__TASK DESCRIPTION__:
Write out all of the lines below, exactly and completely.

__EXERCISE MATERIALS__:
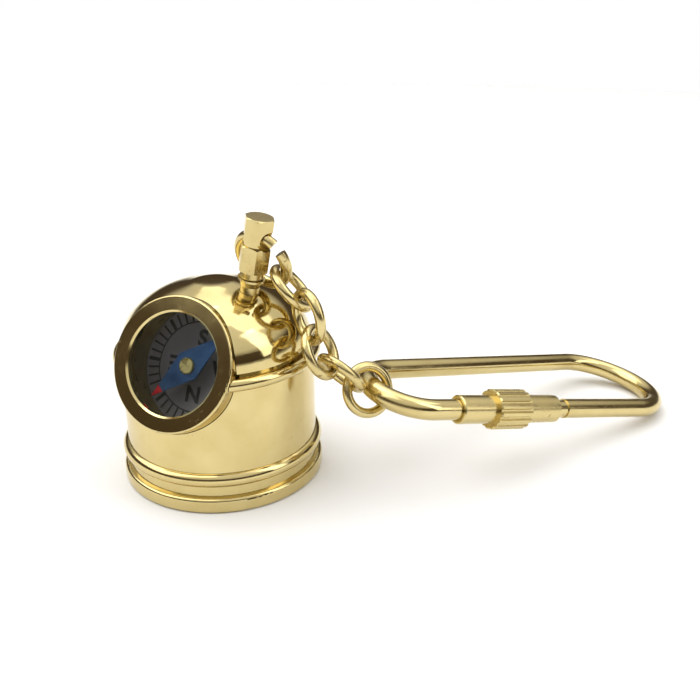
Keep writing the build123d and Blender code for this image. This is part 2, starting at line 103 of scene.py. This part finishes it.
def dress(material, *names):
    """Gives a CAD node its finish."""
    for name in names:
        node = NODES[name]
        if not node.material_slots:
            node.data.materials.append(material)
        for place in node.material_slots:
            place.material = material


def round_the_axis(tree, coordinates, origin, axis):
    """(radius, height) about a turning axis, so a pattern runs in rings as a lathe leaves it."""
    placed = add_node(
        tree,
        "ShaderNodeVectorMath",
        {"operation": "SUBTRACT"},
        {1: origin},
        {0: coordinates},
    )
    height = add_node(
        tree,
        "ShaderNodeVectorMath",
        {"operation": "DOT_PRODUCT"},
        {1: axis},
        {0: placed.outputs[0]},
    )
    axial = add_node(
        tree,
        "ShaderNodeVectorMath",
        {"operation": "SCALE"},
        {0: axis},
        {"Scale": height.outputs["Value"]},
    )
    across = add_node(
        tree,
        "ShaderNodeVectorMath",
        {"operation": "SUBTRACT"},
        links={0: placed.outputs[0], 1: axial.outputs[0]},
    )
    radius = add_node(
        tree,
        "ShaderNodeVectorMath",
        {"operation": "LENGTH"},
        links={0: across.outputs[0]},
    )
    track = add_node(
        tree,
        "ShaderNodeCombineXYZ",
        links={"X": radius.outputs["Value"], "Y": height.outputs["Value"]},
    )
    return track.outputs[0]


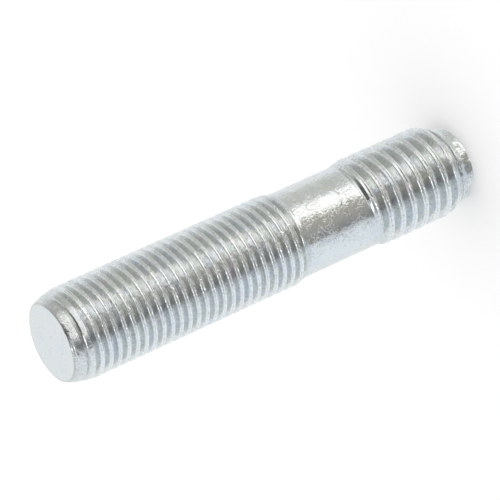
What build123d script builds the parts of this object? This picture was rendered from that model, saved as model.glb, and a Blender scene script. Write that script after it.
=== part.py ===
from build123d import *
from build123d.topology import SkipClean
import os
from math import atan, degrees, radians, tan

# A double-ended stud, formed from one length of steel rod: a long fine thread for a nut at the top,
# a plain shank left at the rod's own diameter, and a short coarse thread for a tapped hole below.
# It stands on its tap end. Z runs up the axis, and z = 0 is the square face of the tap end.

# Driving sizes, in millimetres and degrees
nominal_diameter = 12.0
crest_diameter = 11.8
shank_diameter = 11.0
overall_length = 59.2
nut_end_length = 33.5
tap_end_length = 16.5

# The nut end: a long chamfer up to a square face, and a rise from the shank to the crests
nut_face_diameter = 10.0
nut_chamfer_length = 2.6
nut_rise_length = 1.1

# The tap end: a short plain pilot, a chamfer up to the crests, and the rise down from them
tap_pitch = 1.75
pilot_diameter = 9.4
pilot_length = 1.0
tap_chamfer_length = 2.4
tap_rise_length = 1.2

# The thread form: a 60 degree groove with a flat root, cut to this share of the pitch
flank_angle = 30.0
depth_share = 0.6134
root_flat_share = 1 / 6
cutter_overlap = 0.05

# Where the tap thread starts round the axis, and the short arcs that its crests are made in
tap_start_angle = 154.0
crest_arcs = 8
crest_arc_start = 8.0

crest_radius = crest_diameter / 2
shank_radius = shank_diameter / 2
pilot_radius = pilot_diameter / 2
tap_root_radius = nominal_diameter / 2 - depth_share * tap_pitch
tap_crest_bottom = pilot_length + tap_chamfer_length
tap_crest_top = tap_end_length - tap_rise_length
shank_top = overall_length - nut_end_length
nut_crest_bottom = shank_top + nut_rise_length
nut_crest_top = overall_length - nut_chamfer_length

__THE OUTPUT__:
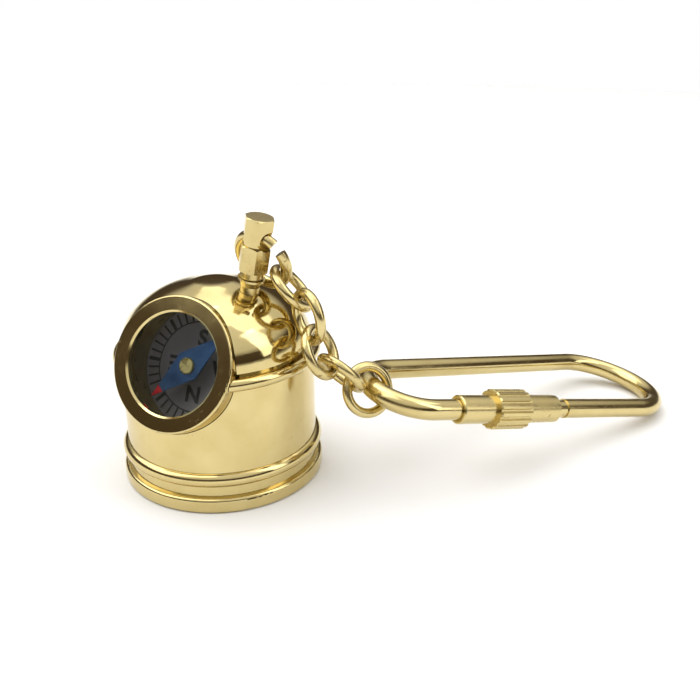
Keep writing the build123d and Blender code for this image. This is part 2, starting at line 103 of scene.py. This part finishes it.
def dress(material, *names):
    """Gives a CAD node its finish."""
    for name in names:
        node = NODES[name]
        if not node.material_slots:
            node.data.materials.append(material)
        for place in node.material_slots:
            place.material = material


def round_the_axis(tree, coordinates, origin, axis):
    """(radius, height) about a turning axis, so a pattern runs in rings as a lathe leaves it."""
    placed = add_node(
        tree,
        "ShaderNodeVectorMath",
        {"operation": "SUBTRACT"},
        {1: origin},
        {0: coordinates},
    )
    height = add_node(
        tree,
        "ShaderNodeVectorMath",
        {"operation": "DOT_PRODUCT"},
        {1: axis},
        {0: placed.outputs[0]},
    )
    axial = add_node(
        tree,
        "ShaderNodeVectorMath",
        {"operation": "SCALE"},
        {0: axis},
        {"Scale": height.outputs["Value"]},
    )
    across = add_node(
        tree,
        "ShaderNodeVectorMath",
        {"operation": "SUBTRACT"},
        links={0: placed.outputs[0], 1: axial.outputs[0]},
    )
    radius = add_node(
        tree,
        "ShaderNodeVectorMath",
        {"operation": "LENGTH"},
        links={0: across.outputs[0]},
    )
    track = add_node(
        tree,
        "ShaderNodeCombineXYZ",
        links={"X": radius.outputs["Value"], "Y": height.outputs["Value"]},
    )
    return track.outputs[0]


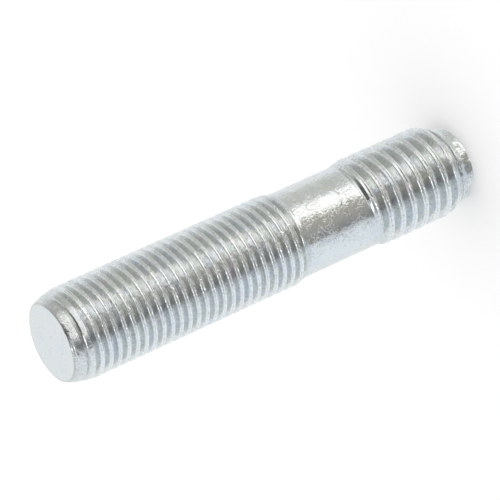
What build123d script builds the parts of this object? This picture was rendered from that model, saved as model.glb, and a Blender scene script. Write that script after it.
=== part.py ===
from build123d import *
from build123d.topology import SkipClean
import os
from math import atan, degrees, radians, tan

# A double-ended stud, formed from one length of steel rod: a long fine thread for a nut at the top,
# a plain shank left at the rod's own diameter, and a short coarse thread for a tapped hole below.
# It stands on its tap end. Z runs up the axis, and z = 0 is the square face of the tap end.

# Driving sizes, in millimetres and degrees
nominal_diameter = 12.0
crest_diameter = 11.8
shank_diameter = 11.0
overall_length = 59.2
nut_end_length = 33.5
tap_end_length = 16.5

# The nut end: a long chamfer up to a square face, and a rise from the shank to the crests
nut_face_diameter = 10.0
nut_chamfer_length = 2.6
nut_rise_length = 1.1

# The tap end: a short plain pilot, a chamfer up to the crests, and the rise down from them
tap_pitch = 1.75
pilot_diameter = 9.4
pilot_length = 1.0
tap_chamfer_length = 2.4
tap_rise_length = 1.2

# The thread form: a 60 degree groove with a flat root, cut to this share of the pitch
flank_angle = 30.0
depth_share = 0.6134
root_flat_share = 1 / 6
cutter_overlap = 0.05

# Where the tap thread starts round the axis, and the short arcs that its crests are made in
tap_start_angle = 154.0
crest_arcs = 8
crest_arc_start = 8.0

crest_radius = crest_diameter / 2
shank_radius = shank_diameter / 2
pilot_radius = pilot_diameter / 2
tap_root_radius = nominal_diameter / 2 - depth_share * tap_pitch
tap_crest_bottom = pilot_length + tap_chamfer_length
tap_crest_top = tap_end_length - tap_rise_length
shank_top = overall_length - nut_end_length
nut_crest_bottom = shank_top + nut_rise_length
nut_crest_top = overall_length - nut_chamfer_length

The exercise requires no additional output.